The next day I get up and go to the Emission Test place because I know I need that. They also put some tape on the engine block numbers (they call in “Stenciling”), charge me 450 pesos and I’m off to the next place, my insurance company.
My insurance company is on Osmena Circle in Cebu City; I have to park at Robinson’s Mall and “hoof it” to the insurance building. I talk to a couple of pretty young women with piles of papers on their desks and they type me a “Proof of Insurance” document. Ching Ching, 650 pesos.
I read somewhere on the internet that your insurance company would “Help” with your registration. I thought that meant telling me, or even going with me to each step. I played the “Old and Confused” role to the max. It didn’t help. I mean I didn’t drool or anything; I just tried to look old.
“Next you have to take the car to NBIS??? and have the car inspected.” It turned out not to be NBIS but the LTO Inspection site.
“Where is it? Can you tell me?”
“It’s in Mandaue Sir. (Mandaue is a very trafficky suburb of Cebu City) It’s by the Mandaue Wireless.”
“I’m sorry I don’t know where that is.”
“Maybe you can look it up on a map Sir.”
So much for “Help from Your Insurance Company.”
I decide not to do it until the next day. I enlist my maintenance guy, Dodong, from the Condominium where we live. He sort of knows where the place is, but he’s happy to get away from his daily routine and help me. He’s a nice guy, and I like him.
We drive around the industrial part of the city; Dodong asks a few guys and then we arrive at the LTO Inspection site. I fill out some papers, transfer my “stencils” to another paper and then it’s time to see the cashier. Not too bad, 100 pesos.

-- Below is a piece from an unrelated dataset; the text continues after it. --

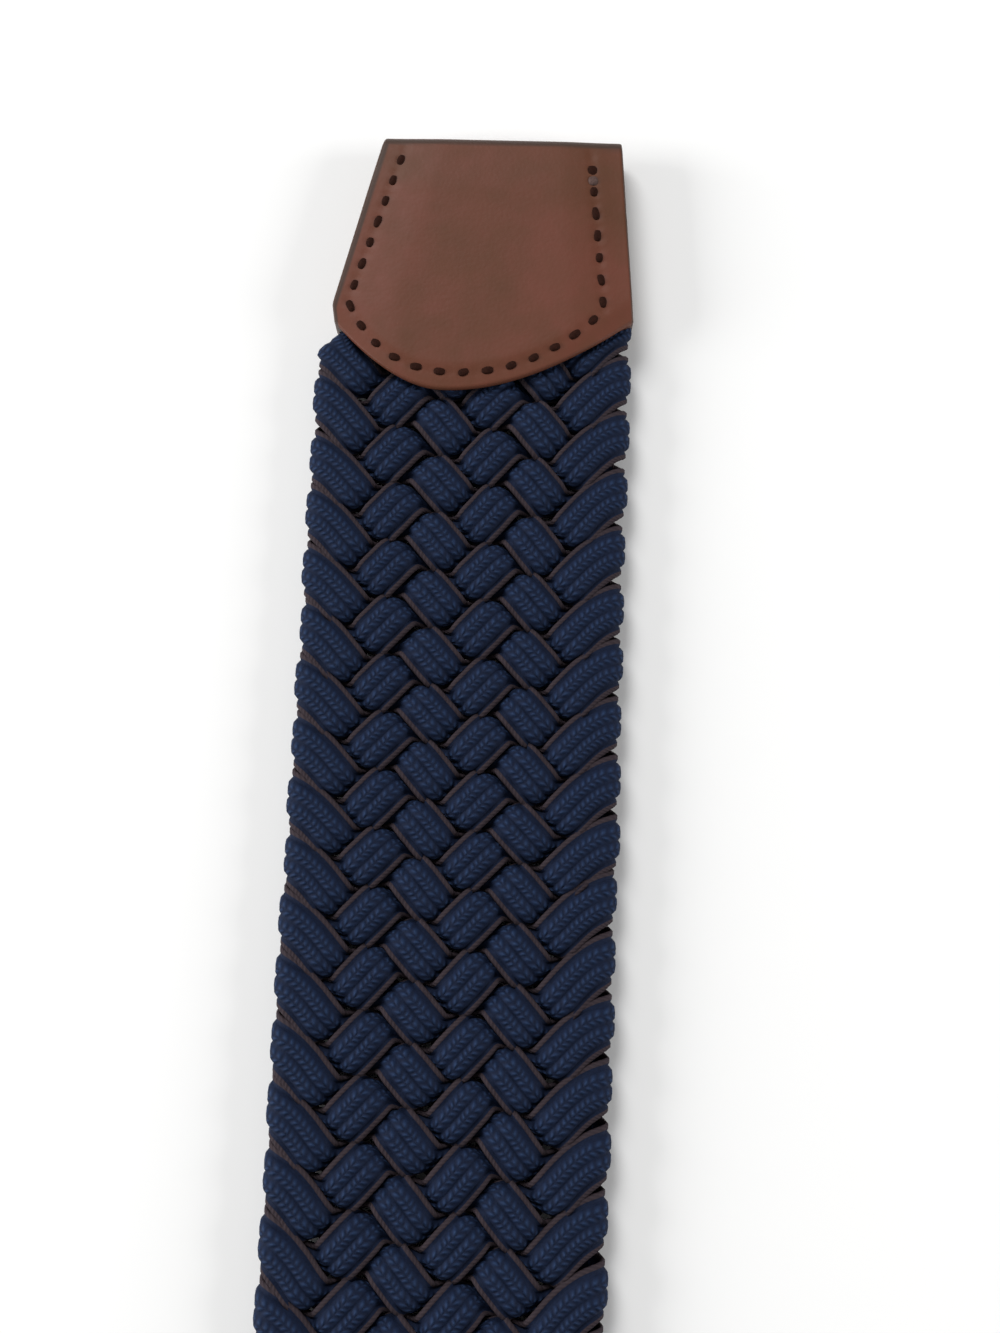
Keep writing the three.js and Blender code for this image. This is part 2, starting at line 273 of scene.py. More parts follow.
def make_object(name, points, faces, material_index=None, uv=None, materials=()):
    """A smooth mesh object from points in millimetres."""
    mesh = bpy.data.meshes.new(name)
    mesh.from_pydata((np.asarray(points) * MM).tolist(), [], [list(map(int, face)) for face in faces])
    for material in materials:
        mesh.materials.append(material)
    if material_index is not None:
        mesh.polygons.foreach_set("material_index", np.asarray(material_index, dtype=np.int32))
    if uv is not None:
        layer = mesh.uv_layers.new(name="pattern")
        layer.data.foreach_set("uv", np.asarray(uv, dtype=np.float32).ravel())
    mesh.polygons.foreach_set("use_smooth", np.ones(len(mesh.polygons), dtype=bool))
    mesh.update()
    return new_object(name, mesh)


def tube_quads(rows, ring, closed=False):
    """Quads between the rows of a tube. A closed tube's last row meets its first."""
    row = np.arange(rows if closed else rows - 1)[:, None]
    side = np.arange(ring)[None, :]
    after = (side + 1) % ring
    near, far = row * ring, (row + 1) % rows * ring
    return np.stack([near + side, near + after, far + after, far + side], axis=2).reshape(-1, 4)


def clean(piece, merge=0):
    """Merges points closer than merge millimetres and turns all faces outwards."""
    mesh = bmesh.new()
    mesh.from_mesh(piece.data)
    if merge:
        bmesh.ops.remove_doubles(mesh, verts=mesh.verts, dist=merge * MM)
    bmesh.ops.recalc_face_normals(mesh, faces=mesh.faces)
    mesh.to_mesh(piece.data)
    mesh.free()


def store_darkness(piece, dark):
    """Stores how dark the leather's material is at each point."""
    attribute = piece.data.attributes.new("edge", "FLOAT", "POINT")
    attribute.data.foreach_set("value", dark.astype(np.float32))


def signed_volume(points, quads):
    a, b, c, d = (points[quads[:, i]] for i in range(4))
    corners = ((b, c), (c, d))
    return sum(float(np.einsum("ij,ij->i", a, np.cross(*pair)).sum()) for pair in corners)


# Material nodes

class Shader:
    """A principled material with short ways to add and link nodes."""

    def __init__(self, name):
        self.material = bpy.data.materials.new(name)
        self.material.use_nodes = True
        self.tree = self.material.node_tree
        self.surface = self.tree.nodes["Principled BSDF"]

    def give(self, socket, value):
        if isinstance(value, bpy.types.NodeSocket):
            self.tree.links.new(value, socket)
        else:
            socket.default_value = value

    def set(self, **sockets):
        for name, value in sockets.items():
            self.give(self.surface.inputs[name.replace("_", " ")], value)

    def add(self, kind, *inputs, **settings):
        node = self.tree.nodes.new(kind)
        for key, value in settings.items():
            setattr(node, key, value)
        for socket, value in zip(list(node.inputs), inputs):
            self.give(socket, value)
        return node

    def maths(self, operation, *inputs):
        return self.add("ShaderNodeMath", *inputs, operation=operation).outputs[0]

    def times(self, a, b):
        return self.maths("MULTIPLY", a, b)

    def place(self):
        return self.add("ShaderNodeTexCoord").outputs["Object"]

    def pattern(self):
        """A strand's own coordinates: across its outline and along it."""
        uv = self.add("ShaderNodeUVMap", uv_map="pattern").outputs[0]
        return self.add("ShaderNodeSeparateXYZ", uv).outputs[:2]

    def noise(self, vector, scale, detail=3.0, roughness=0.5):
        node = self.add("ShaderNodeTexNoise", vector)
        for name, value in (("Scale", scale), ("Detail", detail), ("Roughness", roughness)):
            node.inputs[name].default_value = value
        return node.outputs["Fac"]

    def ramp(self, factor, *stops):
        node = self.add("ShaderNodeValToRGB", factor)
        elements = node.color_ramp.elements
        while len(elements) < len(stops):
            elements.new(0.5)
        for element, (position, colour) in zip(elements, stops):
            element.position = position
            element.color = (*colour, 1)
        return node.outputs["Color"]

    def blend(self, factor, a, b):
        node = self.add("ShaderNodeMix", data_type="RGBA")
        for i, value in ((0, factor), (6, a), (7, b)):
            self.give(node.inputs[i], (*value, 1) if isinstance(value, tuple) else value)
        return node.outputs[2]

    def bump(self, height, distance):
        """A relief from height, which is distance millimetres where height is 1."""
        node = self.add("ShaderNodeBump")
        node.inputs["Strength"].default_value = 1.0
        node.inputs["Distance"].default_value = distance * MM
        self.tree.links.new(height, node.inputs["Height"])
        return node.outputs["Normal"]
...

Luckily the place isn’t too busy. They test the turn signals and other lights and run it through a pretty thorough inspection. We wait a bit more and then get the final document and off we go to LTO, clear across the city near the South Bus Terminal. The traffic is terrible for a Wednesday afternoon, but I’m stoked. We’re really making progress now.
We can’t park at LTO; no parking space so we go to nearby E mall and park in the basement and hike the 4 blocks to the Land Transportation Office. At LTO the guard takes my license and gives me a number. This is where being a senior citizen has its perks. Though there are 25 people sitting in the room to have their documents evaluated, I get “Special No. 3.”

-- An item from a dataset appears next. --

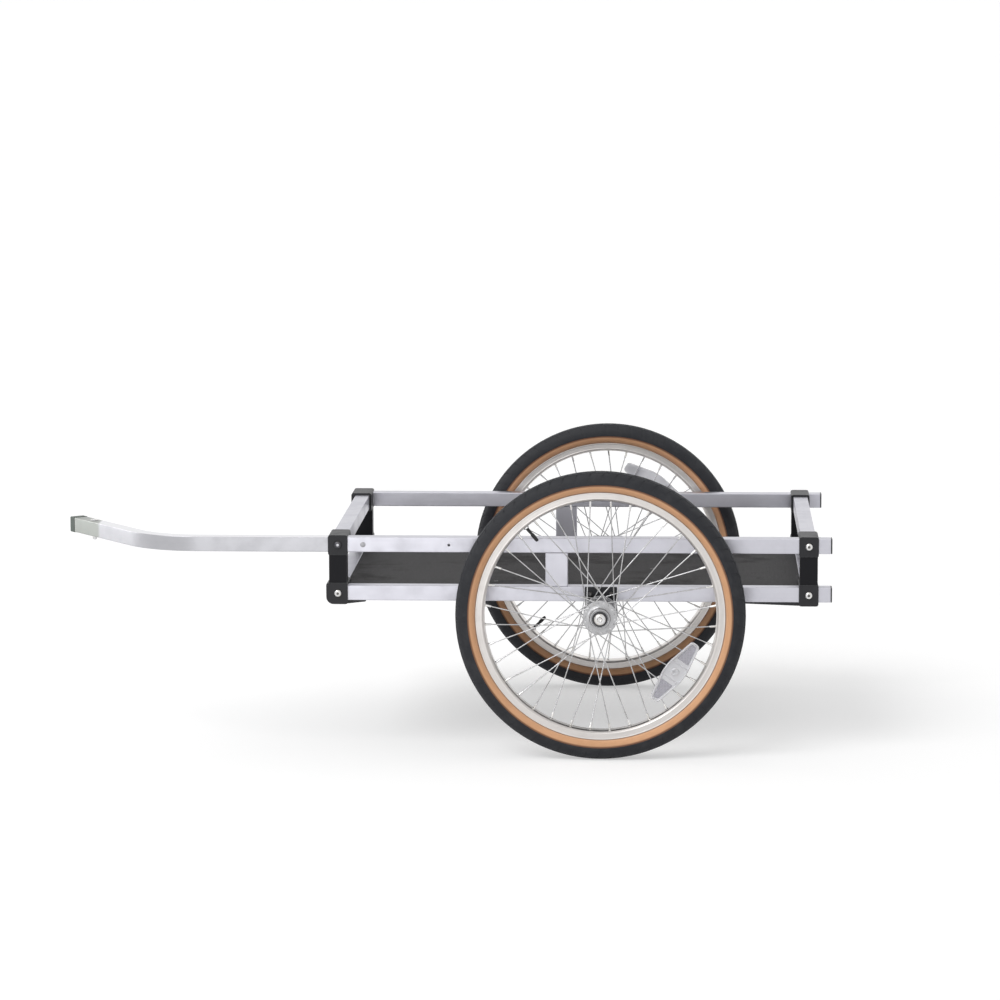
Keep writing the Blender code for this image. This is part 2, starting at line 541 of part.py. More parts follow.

First, the Cashier collects 992 pesos and tells me to sit down in the Evaluation Area. We twiddle our thumbs for about 15 minutes and they call my name. When I get to the window, thinking that I’m about done, the same lady says, “Here. First I’m going to give you back this money. This car doesn’t need to be registered until the end of three years. That’s not until next year.”

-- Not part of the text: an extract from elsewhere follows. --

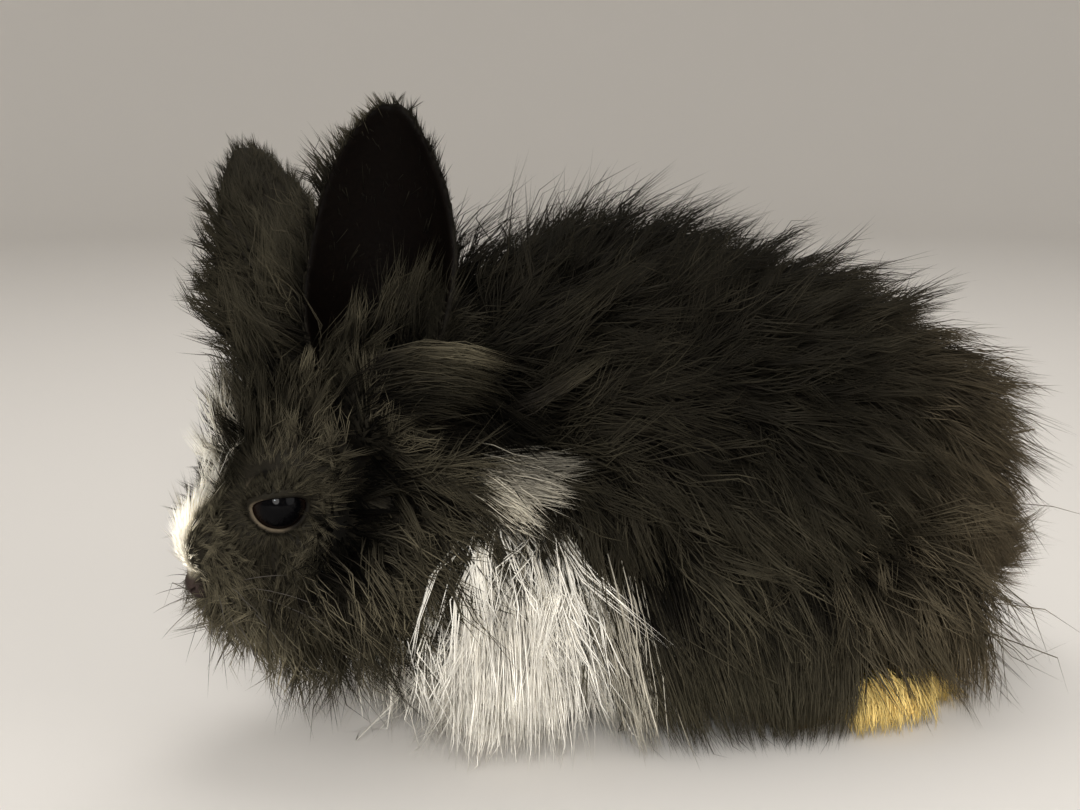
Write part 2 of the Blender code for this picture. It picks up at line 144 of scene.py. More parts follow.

“What the hey?” I’m thinking. “I went through all this for no reason?”
She smiles and says, “Where is the original OR from the Original owner in 2016?”
“I don’t know Maam. “ I show her all the papers I have; I didn’t buy the car from him. I’m the third owner and I bought it from Owner #2; his name was Pepito.”
She runs off and has a conversation with another LTO guy down the hall. Then they conference with a third person, return to the window and tell me they’ve determined that the Original OR is lost and that I need to get a duplicate
“How do I do that?”
“Go to the next building to the Records Department and ask to see Miss. Gonzalez; explain what’s happened and…” She looks at me and sees my wincing face. “Explain what happened???” I grimace.
“Here, she nods; I’ll write her a note.”
Miss Gonzalez has more papers on her desk than the National Library, but she drops what she’s doing, reads the note as I try to explain to her the chain of events that brought me to her office.
“Wait a minute, she nods. I’ll have to talk to my Supervisor.” I’m afraid to let her out of my sight so I follow her to a third building. The Supervisor is in a meeting.
“Follow Me. We’ll look for the Assistant Supervisor.”
The Assistant Supervisor is in. We explain what has happened. I think he’s heard all these stories before. He says, “Make him a document with all the information that was on the Original 2016 OR and come back here.”
In twenty minutes she returns with a blue and yellow document that looks sort of official and tells me…
“Now all you have to do is take this to an attorney and have him make an Affidavit of Loss. Make sure it has the OR number on it. Just staple the two together and keep it in your car.” I thank everyone and remember to return my “Special #3” plastic Senior Citizen card to the guy who gave it to me.
And that’s how I spent my morning today. Finding an attorney, telling her the story and getting 4 copies of an “Affidavit of Loss.” 1000 pesos and 2 ½ hours.
The documents are in my car’s glove box.
When I got home I read some more online about vehicle registration; my license plate starts with the letter A and ends with the number 1, so I get to go through this whole thing again the first week of January. It’s Murphy’s Law. I think to myself,
“I wonder if all the people I met will remember me? ”
And “Note to Self…stay away from yellow traffic lights.”